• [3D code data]
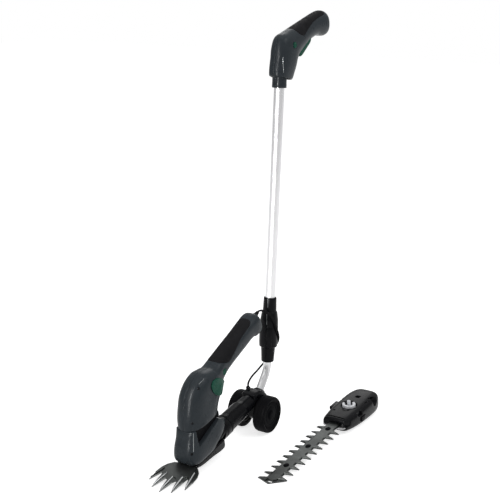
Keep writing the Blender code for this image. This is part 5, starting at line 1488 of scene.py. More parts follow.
@dataclass
class GrassModule:
    """The removable grass blade: housing, comb, moving blade, pivot and latch."""

    matrix: Matrix = field(default_factory=lambda: FRAMES.shear)

    def fork_top(self) -> float:
        """Returns the height of the drive fork's top face."""
        return COMB_BOTTOM + COMB_THICKNESS + CLEARANCE + MOVING_THICKNESS + CLEARANCE + FORK_THICKNESS

    def housing(self) -> None:
        """Builds the black housing with its pockets."""
        piece = BENCH.slab(
            "grass_housing_cover", eased(GRASS_HOUSING, 2.0), -GRASS_HOUSING_HALF, GRASS_HOUSING_HALF,
            self.matrix)
        BENCH.rounded(piece, 2.4, 4, 60.0)
        low, high = LATCH
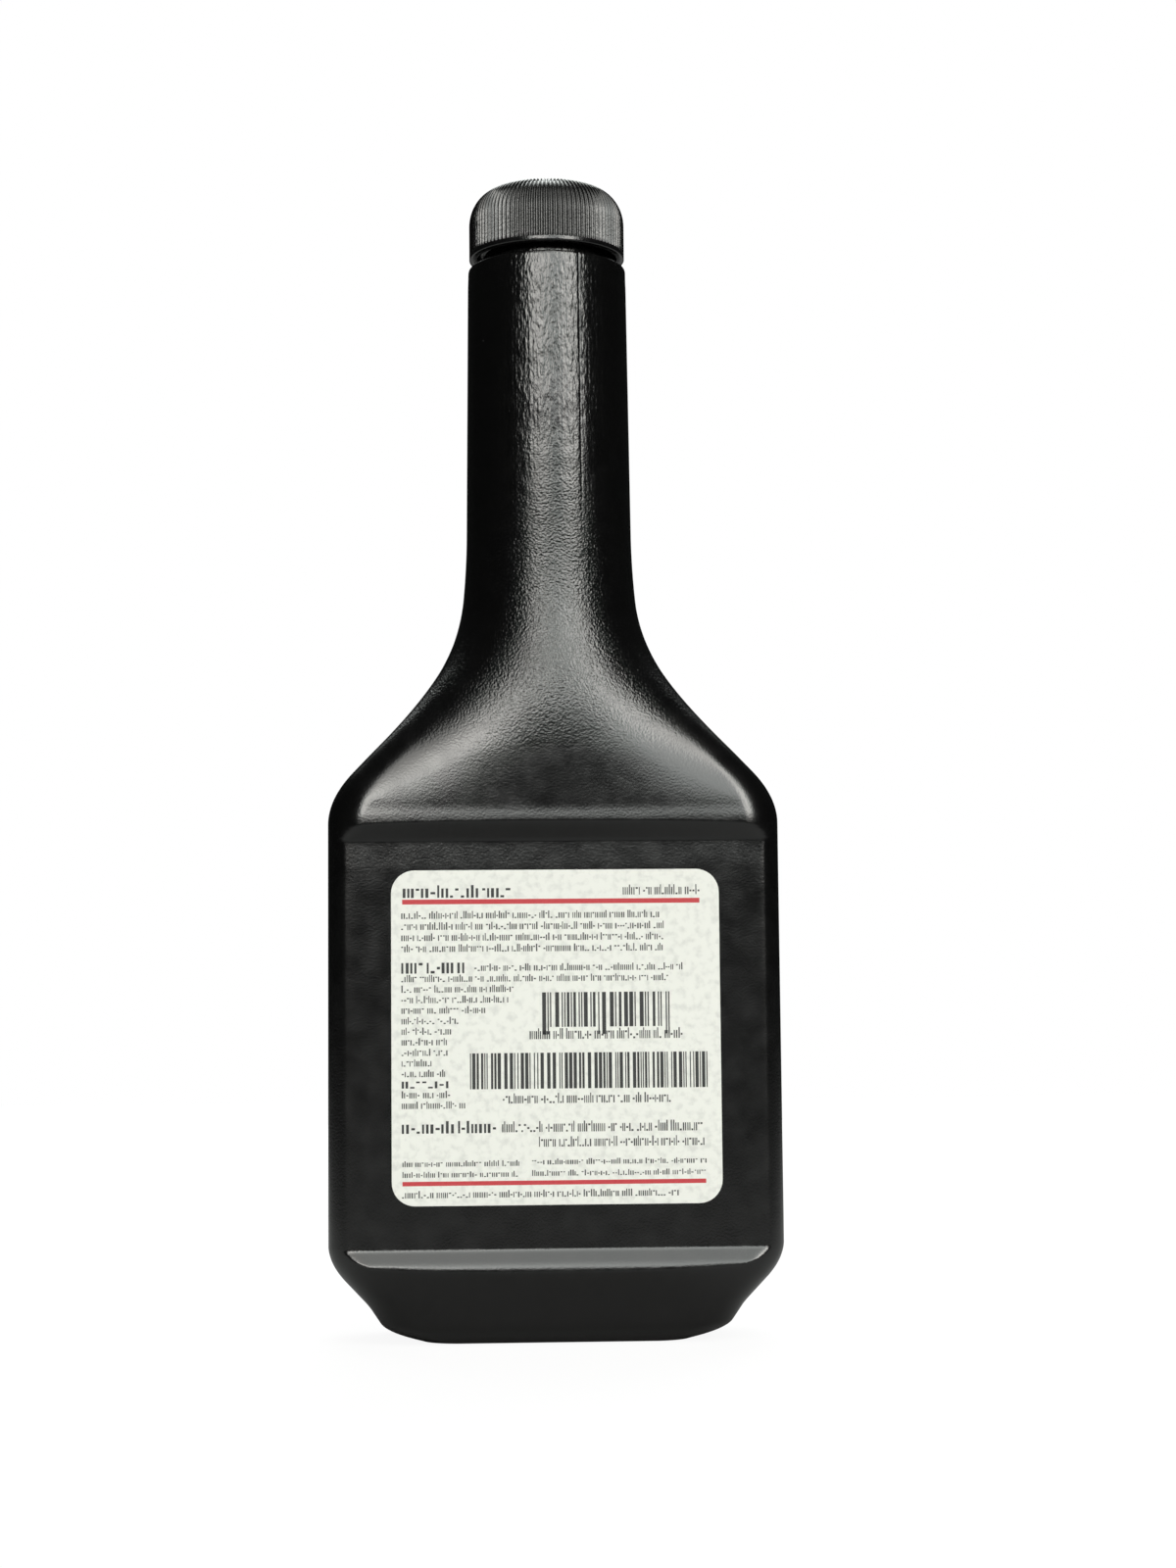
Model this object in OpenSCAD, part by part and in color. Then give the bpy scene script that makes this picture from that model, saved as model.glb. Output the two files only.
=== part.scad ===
// Long-necked oblong bottle for a lubricating fluid, closed by a ribbed screw cap.
// It stands on z = 0 with its neck on the Z axis, and its back label faces -Y.

/* [Base] */
// Width of the flat that the bottle stands on
base_w = 45.4; // [40:0.2:56]
// Depth of the flat that the bottle stands on
base_d = 27; // [22:0.5:32]
// Height of the rounded heel above the ground
heel_h = 2.2; // [2:0.1:3]
// Width of the bottle at the top of the heel
heel_w = 63.2; // [58:0.2:66]
// Depth of the bottle at the top of the heel
heel_d = 36; // [33:0.2:36]
// Height of the steep foot above the heel
foot_h = 4.8; // [4:0.1:6]
// Width of the bottle at the top of the foot
foot_w = 70.8; // [67:0.2:74]
// Height of the slanted flank above the foot
flank_h = 8.1; // [6:0.1:10]
// How far the middle of the base is pushed up
pushup_h = 0.9; // [0.5:0.1:2]
// Width of the standing rim around the pushed-up middle
rim_w = 4.5; // [3:0.5:6]

/* [Body] */
// Width of the body
body_w = 86; // [80:0.2:96]
// Depth of the body
body_d = 40; // [38:0.2:46]
// Radius of the body's upright corners
corner_r = 7.5; // [5:0.5:10]
// Thickness of the blown wall
wall = 1.1; // [0.7:0.1:1.4]

/* [Label panel] */
// Height of the full-depth band below the panel
band_h = 14.3; // [12:0.1:18]
// Height of each slanted step between the panel and the full depth
step_h = 3.2; // [2:0.1:5]
// Depth of the recess that keeps the label from rubbing
recess = 1.7; // [0.6:0.1:2.4]

/* [Shoulder] */
// Height of the full-depth brow above the upper step
brow_h = 1.2; // [1:0.1:3]
// Height of the small ledge above the brow
ledge_h = 3; // [2.5:0.1:5]
// How far the ledge sets the shoulder's face back
ledge_in = 0.2; // [0.1:0.1:1.2]
// Height of the shoulder's corner above the upper step
shoulder_h = 5.2; // [3:0.1:8]
// Height of the slanted shoulder above its corner
slope_h = 18; // [12:0.5:24]
// Width where the shoulder starts to flare into the neck
flare_w = 51.4; // [48:0.2:58]
// Height of the flare
flare_h = 14.5; // [13:0.5:24]
// Width at the top of the flare
flare_top_w = 35.1; // [34:0.1:38]

/* [Neck] */
// Height of the neck's foot, which eases into the straight neck
neck_foot_h = 14.8; // [14:0.1:24]
// Diameter at the top of the neck's foot
neck_foot_d = 32.4; // [31:0.1:34]
// Height of the straight neck
neck_h = 59.3; // [30:0.1:90]
// Diameter at the top of the neck
neck_d = 31.2; // [30:0.1:33]
// Radius of the neck's rounded top edge
neck_edge_r = 1.2; // [0.5:0.1:2]
// Thickness of the ring that closes the neck around the mouth
neck_lid_t = 1.6; // [1.2:0.1:3]

/* [Mouth] */
// Outer diameter of the threaded mouth
mouth_d = 24.7; // [23:0.1:25.2]
// Diameter of the hole that the fluid pours through
bore_d = 21.5; // [15:0.1:22]
// Height of the mouth above the neck
mouth_h = 10.5; // [8:0.1:18]

/* [Cap] */
// Diameter over the ribs
cap_d = 30.8; // [30.2:0.1:34]
// Height of the cap
cap_h = 13.9; // [12:0.1:15.5]
// Thickness of the cap's top
cap_top_t = 4; // [3.4:0.1:6]
// Clearance between the mouth and the cap's inner wall, which the thread fills
thread_gap = 1.4; // [1:0.1:1.5]
// How far the rounded top edge comes in
crown_in = 6; // [2:0.1:7]
// How far the rounded top edge comes down
crown_down = 7; // [3:0.1:8]
// Number of grip ribs
ribs = 100; // [40:1:110]
// Depth of the grooves between the ribs
rib_depth = 0.4; // [0.2:0.05:0.45]
// Height of the plain band at the cap's rim
rim_band_h = 0.9; // [0.5:0.1:2]

/* [Liner and seal] */
// Thickness of the liner in the cap
liner_t = 1; // [0.5:0.1:1.5]
// Clearance between the liner's edge and the cap's inner wall
liner_gap = 0.3; // [0.1:0.1:1]
// Thickness of the foil seal on the mouth
foil_t = 0.2; // [0.1:0.05:0.4]
// How far the foil's edge stays inside the mouth's edge
foil_in = 0.2; // [0:0.1:1]
// Clearance between the foil and the closed cap's liner
seal_gap = 0.05; // [0.02:0.01:0.3]

/* [Labels] */
// Width of each label
label_w = 61.9; // [40:0.1:70]
// Height of each label
label_h = 62.7; // [40:0.1:90]
// Height of each label's lower edge above the panel's lower edge
label_up = 8.3; // [1:0.1:12]
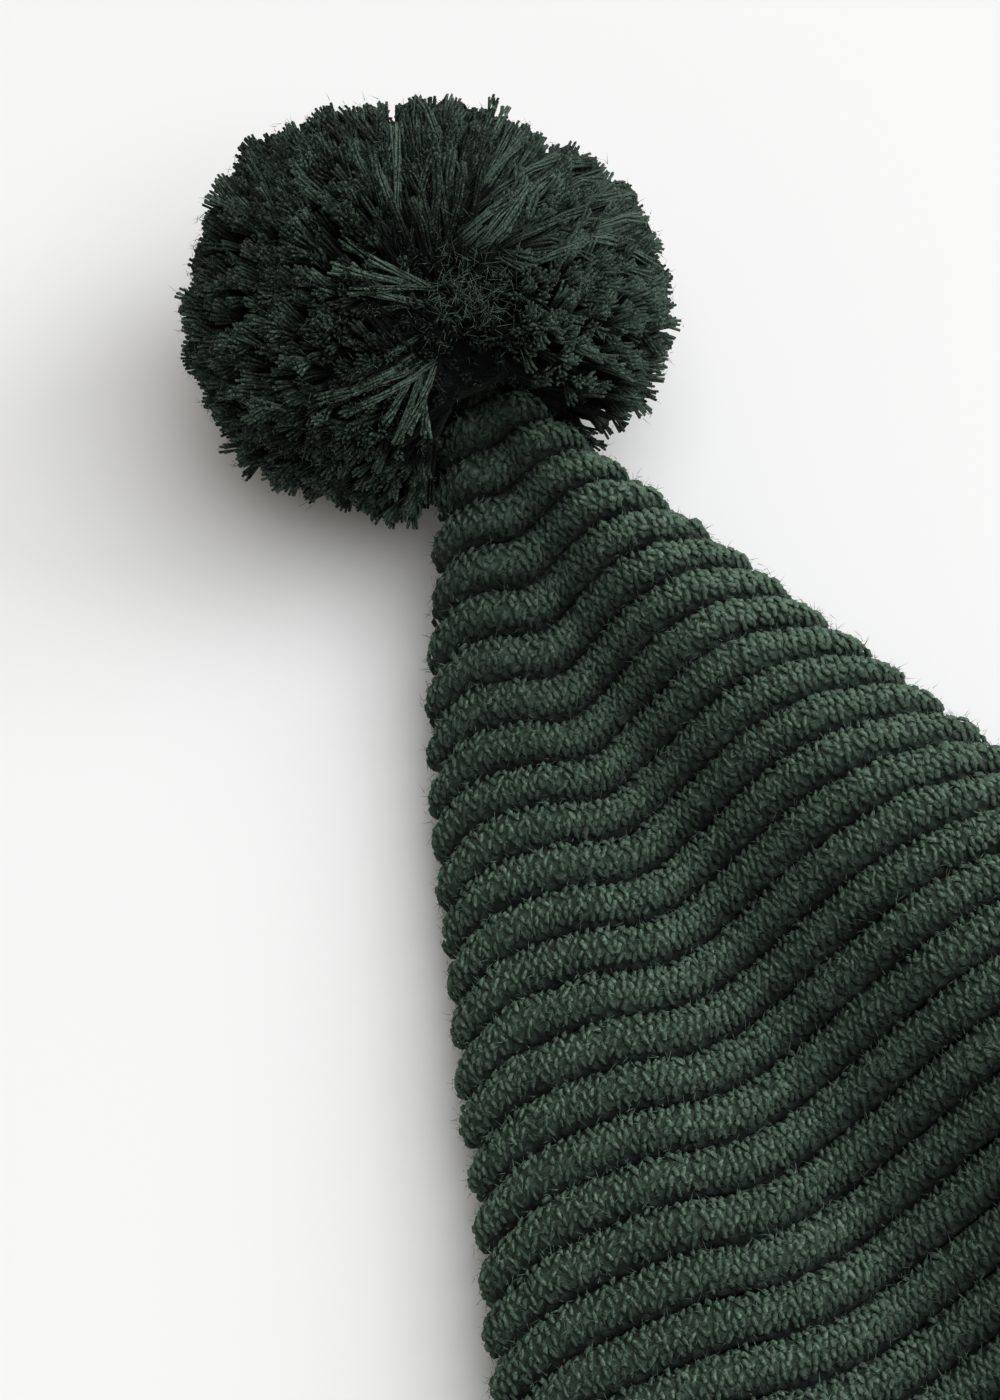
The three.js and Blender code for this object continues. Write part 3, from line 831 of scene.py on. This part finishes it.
# %% Plies that wind round each yarn and fray at its end
def ways_along(paths, rolls):
    """The direction of each path at its points, and two more that stand square to it."""
    tangent = unit(np.gradient(paths, axis=1))
    chord = unit(paths[:, -1] - paths[:, 0])
    helper = unit(np.cross(chord, unit(rolls.normal(size=chord.shape))))[:, None]
    first = unit(helper - (helper * tangent).sum(-1, keepdims=True) * tangent)
    return tangent, first, np.cross(tangent, first)


def plies(paths, depth, tones, rolls):
    count, steps = paths.shape[:2]
    tangent, first, second = ways_along(paths, rolls)
    share = np.linspace(0, 1, steps)[None, :, None]
    start = np.arange(PLIES)[None, None] / PLIES + rolls.uniform(size=(count, 1, 1))
    turn = 2 * np.pi * start + TWIST * share
    spread = PLY_SPREAD + FRAY * share**3 * rolls.uniform(0.3, 1.5, (count, 1, PLIES))
    off = first[:, :, None] * (np.cos(turn) * spread)[..., None]
    off = off + second[:, :, None] * (np.sin(turn) * spread)[..., None]
    fibres = paths[:, :, None] + off
    fibres[:, -1] += tangent[:, -1][:, None] * rolls.uniform(-0.6, 0.1, (count, PLIES, 1))
    fibres = fibres.transpose(0, 2, 1, 3).reshape(-1, steps, 3)
    fibres[..., 2] = np.maximum(fibres[..., 2], PLY_RADIUS * 1.2)
    tone = np.repeat(tones, PLIES) + rolls.uniform(-0.15, 0.15, count * PLIES)
    return fibres, np.repeat(depth, PLIES, 0), tone


# %% Tubes along the plies
def tubes(name, paths, depth, shade):
    """One closed tube along each path, its ends drawn to a point."""
    count, steps = paths.shape[:2]
    sides = PLY_SIDES
    tangent, first, second = ways_along(paths, np.random.default_rng(3))
    turn = np.linspace(0, 2 * np.pi, sides, endpoint=False)[None, None, :, None]
    widths = np.ones(steps) * PLY_RADIUS
    widths[0] *= 0.6
    widths[-1] *= 1.12
    ring = first[:, :, None] * np.cos(turn) + second[:, :, None] * np.sin(turn)
    rounds = paths[:, :, None] + ring * widths[None, :, None, None]
    root = paths[:, 0] - tangent[:, 0] * PLY_RADIUS * 0.3
    tip = paths[:, -1] + tangent[:, -1] * PLY_RADIUS * 0.35
    points = np.concatenate([rounds.reshape(count, -1, 3), np.stack([root, tip], 1)], 1)
    corners = []
    for j in range(steps - 1):
        for i in range(sides):
            a, b = j * sides + i, j * sides + (i + 1) % sides
            corners.append((a, b, b + sides))
            corners.append((a, b + sides, a + sides))
    last = (steps - 1) * sides
    for i in range(sides):
        corners.append((steps * sides, (i + 1) % sides, i))
        corners.append((steps * sides + 1, last + i, last + (i + 1) % sides))
    points_each = points.shape[1]
    faces = repeated(np.array(corners), count, points_each)
    pieces_of_way = np.linalg.norm(np.diff(paths, axis=1), axis=2)
    way = np.concatenate([np.zeros((count, 1)), np.cumsum(pieces_of_way, 1)], 1)
    u = np.tile(np.arange(sides) / sides, (count, steps, 1))
    v = np.repeat(way[:, :, None], sides, 2)
    places = np.concatenate([np.stack([u, v], -1).reshape(count, -1, 2), np.zeros((count, 2, 2))], 1)
    places[:, -1, 1] = way[:, -1]
    painted_shade = np.concatenate([np.repeat(depth, sides, 1), depth[:, [0, -1]]], 1)
    values = {"painted_shade": painted_shade, "tone": np.repeat(shade, points_each)}
    return mesh_piece(name, points.reshape(-1, 3), faces, values, places.reshape(-1, 2))


pompom_pieces = []
HALF = len(cut[0]) // 2
strand_sets = {
    "pompom_combed": combed,
    "pompom_cut_a": [part[:HALF] for part in cut],
    "pompom_cut_b": [part[HALF:] for part in cut],
}
for name, yarns in strand_sets.items():
    fibres, depth, tones = plies(*yarns, pompom_rolls)
    pompom_pieces.append(tubes(name, fibres, depth, tones))
    print(name, triangles(pompom_pieces[-1]), "triangles")

# %% [markdown]
# ## The heart of the pompom
# Between the strands the eye meets packed yarn, not the table. A lumpy core closes the ball under them,
# all in the dark colour as painted shade. It starts as an icosphere, and each of its points is moved to its
# place under the yarn and out of the way of the hat's tip.

# %% The core
def even_values(piece, painted_shade, tone):
    """The same painted shade and tone at every point of a piece."""
    for key, value in (("painted_shade", painted_shade), ("tone", tone)):
        set_values(piece.data, key, np.full(len(piece.data.vertices), value))


CORE_SHARE = 0.72
CORE_LUMPS = 0.05
CORE_CLEARANCE = 1.2
bpy.ops.object.select_all(action="DESELECT")
bpy.ops.mesh.primitive_ico_sphere_add(subdivisions=5, radius=1)
core = bpy.context.object
core.name = "pompom_core"
core_ways = unit(np.array([vertex.co for vertex in core.data.vertices]))
core_reach = pompom_reach(core_ways) * CORE_SHARE * (1 + CORE_LUMPS * waves(core_ways, 0.35, 9))
allowed = core_reach.copy()
for share in np.linspace(0.15, 1, 30)[::-1]:
    there = POMPOM_MIDDLE + core_ways * (core_reach * share)[:, None]
    allowed = np.where(over_tip(there, CORE_CLEARANCE), core_reach * (share - 0.04), allowed)
core_points = POMPOM_MIDDLE + core_ways * allowed[:, None]
core_points[:, 2] = np.maximum(core_points[:, 2], 0.4)
set_points(core.data, core_points)
# painted shade: the core is mixed fully to the dark colour
even_values(core, 1.0, 0.3)
core.data.update()
bpy.ops.object.shade_smooth()
pompom_pieces.append(core)
print("pompom_core", triangles(core), "triangles")

# %% [markdown]
# ## The tie
# A length of the same yarn is wound three times round the neck and drawn tight. Each turn is a torus whose
# round runs a little askew, so the turns cross the way wound yarn does.

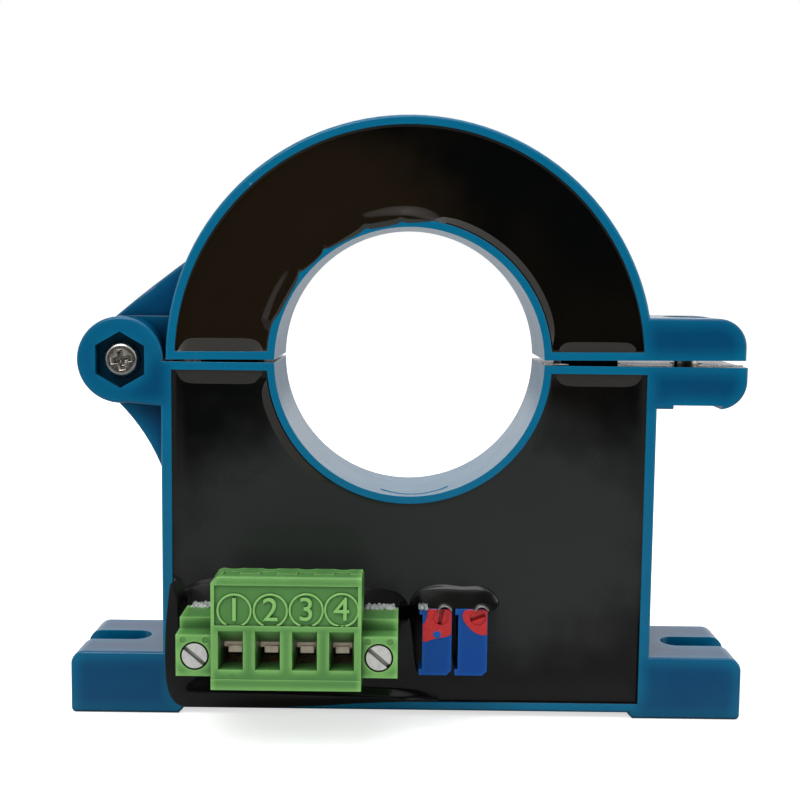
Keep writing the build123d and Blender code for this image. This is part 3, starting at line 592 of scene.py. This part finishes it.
film_rim = ((-35.6, -32.5), (-35.9, -35.5), (-36.35, -39.9), (-36.5, -43.5), (-36.5, -46.5),
            (-36.3, -49.3), (-35.6, -51.4), (-33.8, -52.7), (-28.0, -52.75), (-20.0, -52.7),
            (-13.0, -52.4), (-8.0, -52.0), (-2.0, -51.7), (5.0, -51.5))
film_edge = ((-35.1, -32.5), (-34.9, -35.5), (-34.8, -39.9), (-34.8, -43.5), (-34.8, -46.5),
             (-34.6, -48.8), (-34.2, -50.2), (-32.8, -50.9), (-28.0, -51.1), (-20.0, -51.1),
             (-13.0, -51.1), (-8.0, -51.1), (-2.0, -51.2), (5.0, -51.2))
run_over("resin_film_wall", film_rim, film_edge, 3.6, lower_level, hazy_resin_painted_reflection, "base")

# %% [markdown]
# ## Grey bands at the walls
#
# At the split, and along parts of the window's wall, the resin climbs in a shallow slope. It mirrors
# a paler part of the room there, and shows as a grey band. Each band is a thin lens that lies on the
# skin, a little higher at the wall than at its inner rim, and its grey is a painted reflection in its
# colour. One function makes them all, and is told whether the wall runs straight or round the window.


# %%
# Thin lenses at the foot of the walls
def resin_band(name, wall, width, columns, level, body):
    """A lens from the wall inwards, where wall(u, reach) gives the place in x and z."""
    rise, above, tip = 0.3, 0.015, 0.02

    def place(u, v):
        x, z = wall(u, (width * (1 - abs(2 * u - 1) ** 8) + tip) * v)
        return x, level - above - rise * (1 - v), z
    # Painted reflection: the band's grey colour stands for the paler room that it mirrors
    complete(shaped_sheet(name, columns, 10, place), grey_band_painted_reflection, body, 60)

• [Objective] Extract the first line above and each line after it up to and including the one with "low, high = LATCH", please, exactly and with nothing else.

• [Answer to the problem]
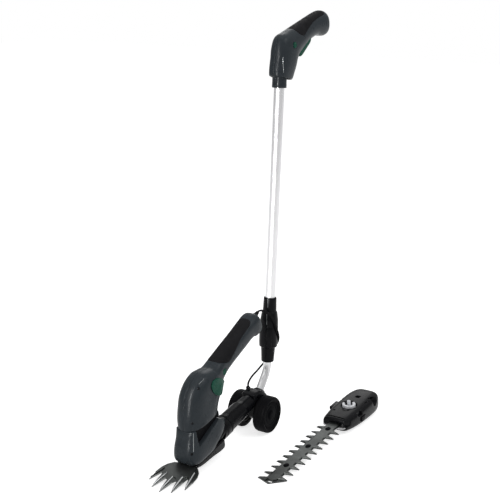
Keep writing the Blender code for this image. This is part 5, starting at line 1488 of scene.py. More parts follow.
@dataclass
class GrassModule:
    """The removable grass blade: housing, comb, moving blade, pivot and latch."""

    matrix: Matrix = field(default_factory=lambda: FRAMES.shear)

    def fork_top(self) -> float:
        """Returns the height of the drive fork's top face."""
        return COMB_BOTTOM + COMB_THICKNESS + CLEARANCE + MOVING_THICKNESS + CLEARANCE + FORK_THICKNESS

    def housing(self) -> None:
        """Builds the black housing with its pockets."""
        piece = BENCH.slab(
            "grass_housing_cover", eased(GRASS_HOUSING, 2.0), -GRASS_HOUSING_HALF, GRASS_HOUSING_HALF,
            self.matrix)
        BENCH.rounded(piece, 2.4, 4, 60.0)
        low, high = LATCH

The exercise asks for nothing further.